To describe the relationship between body mass index (BMI) and CRF in a clinical sample including extreme obesity.
A consecutive sample of individuals attending a residential lifestyle modification program who completed a CRF test prior to program initiation were included. CRF was measured using a supervised maximal treadmill or leg/arm ergometer test to achieve 85% of age-predicted maximal heart rate, and MET Level (metabolic equivalents) was calculated for each test. Multivariable linear regression was used to assess the relationship between MET Level and demographic variables.
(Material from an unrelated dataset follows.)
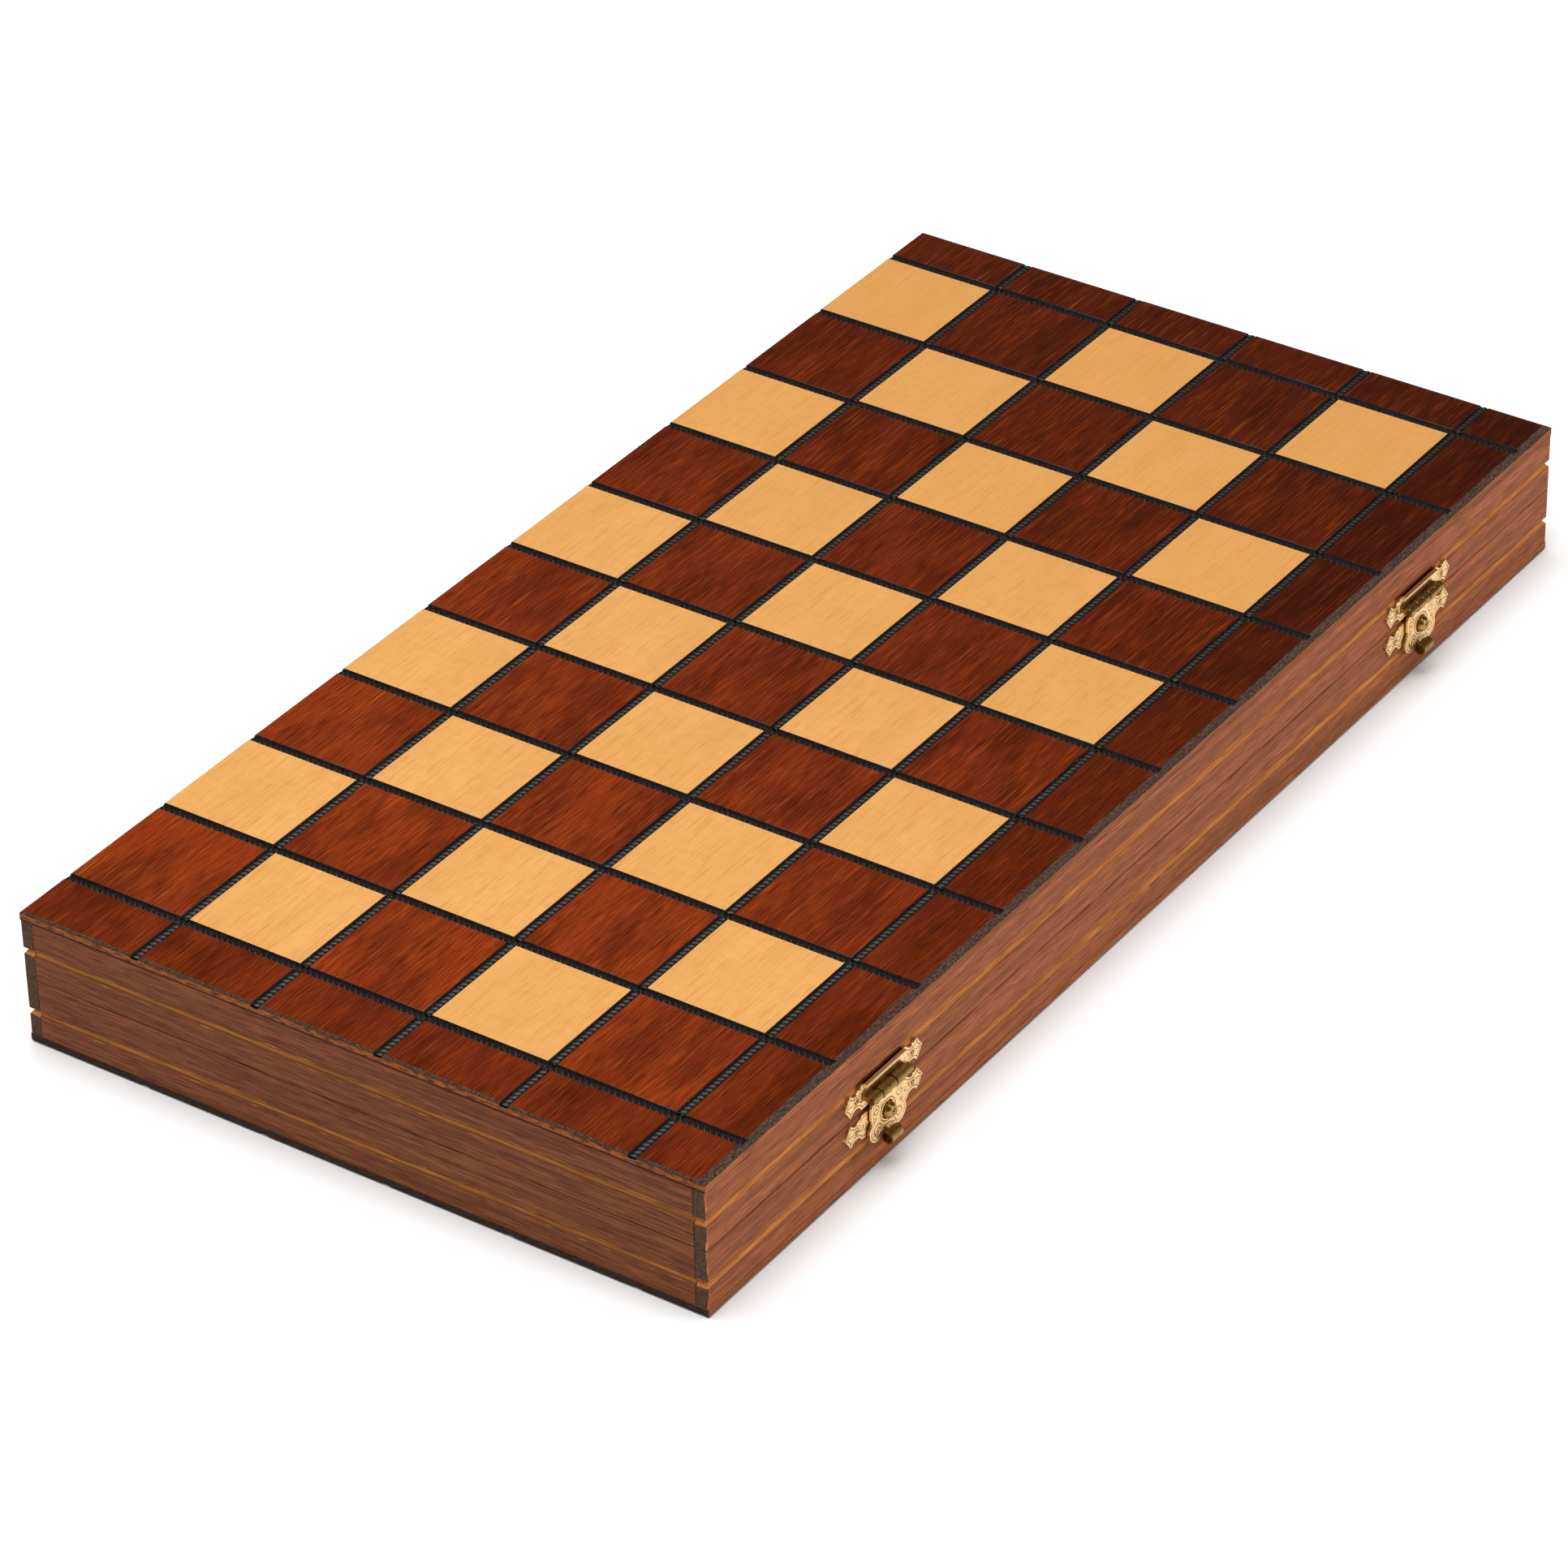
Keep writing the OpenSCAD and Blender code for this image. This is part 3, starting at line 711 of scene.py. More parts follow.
def add_outer_face(shape, settings, half_name):
    """Adds the pressed outer face, and gives the points of its rim in order."""
    cross, long = line_places(settings)
    half, depth = settings.line_w / MM / 2, settings.line_d / MM
    stop_y = -CASE_Y + settings.line_stop / MM
    xs = grid_lines(CASE_X, cross, half, [-CASE_X + END_LINE_W, CASE_X - END_LINE_W])
    ys = grid_lines(CASE_Y, long, half, [-CASE_Y + SCORCH_W, stop_y, stop_y + FADE_L])
    fade = np.interp(ys, [stop_y, stop_y + FADE_L], [0.0, 1.0])
    drop_cross = groove_depth(xs, cross, half, depth)[:, None] * fade[None, :]
    drop = np.maximum(drop_cross, groove_depth(ys, long, half, depth)[None, :])
    insets, sinks = zip(*EDGE_EASE)
    ease_x, ease_y = (
        np.interp(side - np.abs(at), insets, sinks) for side, at in ((CASE_X, xs), (CASE_Y, ys))
    )
    top = PANEL_T - np.maximum(drop, np.maximum(ease_x[:, None], ease_y[None, :]))
    nx, ny = len(xs), len(ys)
    light_parity = 0 if half_name == "lid" else 1
    middle_x, middle_y = (xs[:-1] + xs[1:]) / 2, (ys[:-1] + ys[1:]) / 2
    indices = [
        outer_material(x, y, cross, long, half, stop_y, light_parity) for x in middle_x for y in middle_y
    ]
    verts = [(xs[i], ys[j], top[i, j]) for i in range(nx) for j in range(ny)]
    shape.add(verts, grid_faces(nx, ny), indices)
    around = [(i, 0) for i in range(nx - 1)] + [(nx - 1, j) for j in range(ny - 1)]
    around += [(i, ny - 1) for i in range(nx - 1, 0, -1)] + [(0, j) for j in range(ny - 1, 0, -1)]
    return [(xs[i], ys[j], top[i, j]) for i, j in around]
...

The sample consisted of 108 individuals. The mean age was 52.9 (SD = 13.6) years, 61.2% were female, 100% were Caucasian. The mean BMI was 41.4 (SD = 9.1) kg/m2, mean MET Level was 7.9 (SD = 3.0), mean Exercise Time was 7.8 (SD = 2.0) minutes; 95.4% of individuals achieved 85% of age-predicted maximal heart rate. The mean MET Levels for the categories of BMI < 35, 35–50, and > 50 kg/m2 were 9.8, 7.8, and 5.7 respectively. The MET Level was lower as BMI increased (p < 0.001), as age increased (p < 0.001), and for women (p < 0.001). A decrease in MET Level of 1 corresponded to an increase in 10 years, or an increase of 40 pounds.
Cardiorespiratory fitness assessment is important prior to initiation of a comprehensive diet and exercise program to guide a realistic and appropriate exercise regimen. While CRF generally decreases as BMI increases, even those with extreme obesity can achieve high MET levels. We conclude that poor CRF is not an inevitable consequence of extreme obesity.